In its UK Dividend Monitor report covering the third quarter of 2020, Link Group announced that the “worst is over”. Link predicts that the UK market will yield between 3.3 and 3.6 per cent in the 12 months from the end of Q3 2020. Few overseas markets offer comparable yields.

 

 

Not so fast

One problem is that even if the UK has been underpriced, few have been willing to choose it over the alternatives. US and Asian markets have performed strongly this year, and the likes of big tech have capitalised on trends that accelerated in lockdown and should persist to some extent, even when economies reopen. The UK, by contrast, has little exposure to some of the new world trends. The market composition may also put it on the wrong side of the clamour for ESG investing.

Charles Younes, research manager at FE Investment, argues that this structural problem remains hard to ignore.
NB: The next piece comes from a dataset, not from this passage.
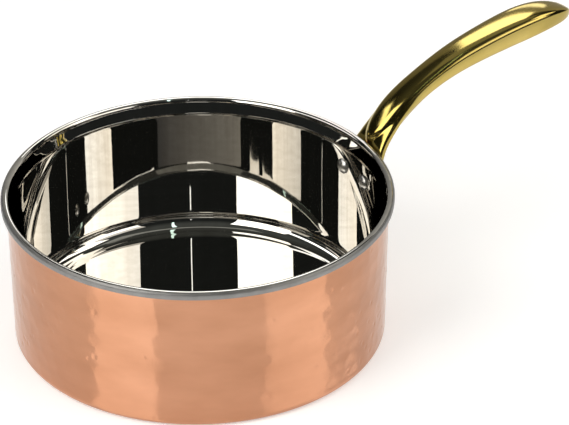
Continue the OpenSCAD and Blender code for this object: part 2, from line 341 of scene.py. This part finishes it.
def section(t):
    """One ring of the handle: the outline of its flat and its rounded part together, blended where
    they meet, curved to the wall at the foot, and kept clear of the wall and the rim."""
    row = along(t)
    ahead = along(min(t + NEAR, LAST)) - along(max(t - NEAR, 0))
    way = ahead[:2] / np.linalg.norm(ahead[:2])
    up = np.array([-way[1], way[0]])
    tip = (1 - max(0, 1 + (t - LAST) / TIP_STEPS) ** 2) ** TIP_BLUNT
    tip_t = tip**TIP_FLAT
    nose = rounded((t - NOSE_STEP) / NOSE_STEPS)
    corner = FOOT_CORNER * (1 - rounded(t / FOOT_STEPS))
    edge = FOOT_EDGE_R * (1 - rounded(t / FOOT_STEPS * 2))
    fw, fh = (row[2] - corner) * tip, (row[3] - edge) * tip_t
    bw, bh = row[6] * nose * tip, row[7] * nose * tip_t
    wrap = max(0, min(1, 0.5 - row[1] / LIP_H / 2))
    a = np.linspace(0, 2 * math.pi, HANDLE_SIDES, endpoint=False)
    c, s = np.cos(a), np.sin(a)
    y0 = fw * np.sign(c) * np.abs(c) ** (2 / row[4])
    m0 = fh * np.sign(s) * np.abs(s) ** (2 / row[4])
    far = np.hypot(y0, m0)
    if nose > 0:
        cc, ss, lift = y0 / far, m0 / far, row[5] * tip
        qa = cc**2 / bw**2 + ss**2 / bh**2
        qb = ss * lift / bh**2
        q = qb**2 - qa * (lift**2 / bh**2 - 1)
        hit = np.where(q < 0, 0, np.maximum(0, (qb + np.sqrt(np.maximum(q, 0))) / qa))
        p = row[8]
        hit *= np.sqrt(qa) / (np.abs(cc / bw) ** p + np.abs(ss / bh) ** p) ** (1 / p)
        k = BLEND_R * tip * nose
        grow = (far + hit + np.sqrt((far - hit) ** 2 + k * k)) / 2 / far
    else:
        grow = np.ones(HANDLE_SIDES)
    y, m = y0 * grow, m0 * grow
    x = row[0] + up[0] * m - wrap * (RIM_R - np.sqrt(RIM_R**2 - y * y))
    z = row[1] + up[1] * m
    least = np.where(z > -LIP_H - LIP_CLEAR, RIM_R + LIP_CLEAR, wall_r(PAN_H + z) + FOOT_GAP)
    push = np.maximum(1, least / np.hypot(x, y))
    return np.stack([x * push, y * push, PAN_H + z], axis=-1)


def handle_mesh():
    steps = [FOOT_STEPS * (1 - math.cos(math.radians(i * 90 / FOOT_RINGS))) for i in range(FOOT_RINGS)]
    span = LAST - TIP_STEPS - FOOT_STEPS
    steps += [FOOT_STEPS + span * i / ARM_RINGS for i in range(ARM_RINGS + 1)]
    for i in range(1, TIP_RINGS + 1):
        steps.append(LAST - TIP_STEPS + TIP_STEPS * math.sin(math.radians(i * TIP_TURN / TIP_RINGS)))
    verts = np.concatenate([section(t) for t in steps]) * MM
    n, sides = len(steps), HANDLE_SIDES
    faces = [list(range(sides))]
    for i in range(n - 1):
        for j in range(sides):
            k = (j + 1) % sides
            faces.append([i * sides + j, (i + 1) * sides + j, (i + 1) * sides + k, i * sides + k])
    faces.append([n * sides - 1 - j for j in range(sides)])
    return new_object("handle_cast", verts, faces)


handle = handle_mesh()


# Materials
def mapped_noise(nt, scale, detail, stretch=(1, 1, 1), rough=0.5):
    coords = nt.nodes.new("ShaderNodeTexCoord")
    mapping = nt.nodes.new("ShaderNodeMapping")
    mapping.inputs["Scale"].default_value = stretch
    noise = nt.nodes.new("ShaderNodeTexNoise")
    noise.inputs["Scale"].default_value = scale
    noise.inputs["Detail"].default_value = detail
    noise.inputs["Roughness"].default_value = rough
    nt.links.new(coords.outputs["Object"], mapping.inputs["Vector"])
    nt.links.new(mapping.outputs["Vector"], noise.inputs["Vector"])
    return noise.outputs["Fac"]


def ramp(nt, source, stops):
    """Two colours at two places, blended in between."""
    node = nt.nodes.new("ShaderNodeValToRGB")
    for element, (place, colour) in zip(node.color_ramp.elements, stops):
        element.position = place
        element.color = (*colour, 1)
    nt.links.new(source, node.inputs["Fac"])
    return node.outputs["Color"]


def to_range(nt, source, lo, hi):
    node = nt.nodes.new("ShaderNodeMapRange")
    node.inputs["To Min"].default_value = lo
    node.inputs["To Max"].default_value = hi
    nt.links.new(source, node.inputs["Value"])
    return node.outputs["Result"]


def metal(name, dark, light, rough, scales, bump, stretch=(1, 1, 1), bump_stretch=(1, 1, 1)):
    """A metal with its colour from dark to light and its roughness over the range rough. scales are
    those of the noise of its colour, roughness and bump, and bump is the bump's depth in metres."""
    m = bpy.data.materials.new(name)
    m.use_nodes = True
    nt = m.node_tree
    shader = nt.nodes["Principled BSDF"]
    shader.inputs["Metallic"].default_value = 1.0
    tint = mapped_noise(nt, scales[0], 3, stretch)
    nt.links.new(ramp(nt, tint, [(0.3, dark), (0.7, light)]), shader.inputs["Base Color"])
    wear = mapped_noise(nt, scales[1], 4, stretch, 0.6)
    nt.links.new(to_range(nt, wear, *rough), shader.inputs["Roughness"])
    relief = mapped_noise(nt, scales[2], 2, bump_stretch)
    node = nt.nodes.new("ShaderNodeBump")
    node.inputs["Strength"].default_value = 1.0
    node.inputs["Distance"].default_value = bump
    nt.links.new(relief, node.inputs["Height"])
    nt.links.new(node.outputs["Normal"], shader.inputs["Normal"])
    return m


copper = metal(
    "hammered_copper", (0.52, 0.252, 0.145), (0.60, 0.30, 0.18), (0.095, 0.15), (45, 180, 300), 0.00001,
    stretch=(0.6, 0.6, 1.6),
)
# Drawn steel, whose streaks run up the wall
steel = metal(
    "polished_steel", (0.595, 0.575, 0.54), (0.68, 0.665, 0.635), (0.012, 0.024), (150, 90, 26), 0.00005,
    stretch=(1, 1, 0.05), bump_stretch=(1, 1, 0.6),
)
# Satin steel for the rim's outer side: its rougher finish is real, and its colour, about half the polished
# steel's, is painted shade
satin_and_shade = metal(
    "satin_steel_painted_shade", (0.27, 0.267, 0.262), (0.33, 0.327, 0.322), (0.44, 0.54), (120, 400, 700), 0.00001,
)
brass = metal(
    "cast_brass", (0.43, 0.33, 0.088), (0.49, 0.38, 0.118), (0.10, 0.17), (60, 160, 90), 0.00003,
)
rivet = metal(
    "rivet_steel", (0.42, 0.41, 0.39), (0.58, 0.57, 0.55), (0.22, 0.36), (300, 500, 500), 0.00002,
)
core = metal(
    "core_aluminium", (0.68, 0.69, 0.70), (0.76, 0.77, 0.78), (0.35, 0.5), (80, 300, 500), 0.00001,
)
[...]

His team halved the UK allocation in their investment portfolios over the summer, and the rally of November has not changed any minds. “If you look at the prospect for UK companies it’s becoming darker and darker even if you remove the Brexit risk,” he says. “If you look at the composition of the FTSE, it’s not rightly positioned to face the structural change in the post-Covid world.”

He, and others, are not convinced that a quick economic rebound is definitely on the cards. The format and impact of any economic reopening is unknown, and many consumers and businesses will leave the pandemic in a weaker state than they entered it. “Some companies have to repay debt or government money,” says Mr Younes. “Some companies have simply closed, like Debenhams.”

Scepticism can also apply to hopes of an extended market rally. Too much good news could now be in the price, and the past decade has demonstrated that value rallies can be notoriously short-lived.

While some may want to take a punt on cyclical exposure or a broader rebound for UK stocks, remaining picky may be key. A look at names such as the Buffettology fund suggests that building a concentrated portfolio of strong companies is one way to ride the ups and downs of the domestic market. Chris Beauchamp, chief market analyst at IG, points to “pockets of good companies” listed in the UK that have international exposure and could benefit from a global reopening, from Diageo (DGE) to Compass (CPG). In hindsight, investors had the chance to buy the latter at a five-year low in March. He also points to the UK’s leading pharma names, which have performed solidly in the crisis.

An active approach, from picking a stock to buying funds, may be the best way in. Richard Staveley, manager of the Gresham House Strategic (GHS) investment trust, does present an optimistic case for the UK but believes that performance dispersion between different sectors will persist as the economy reopens.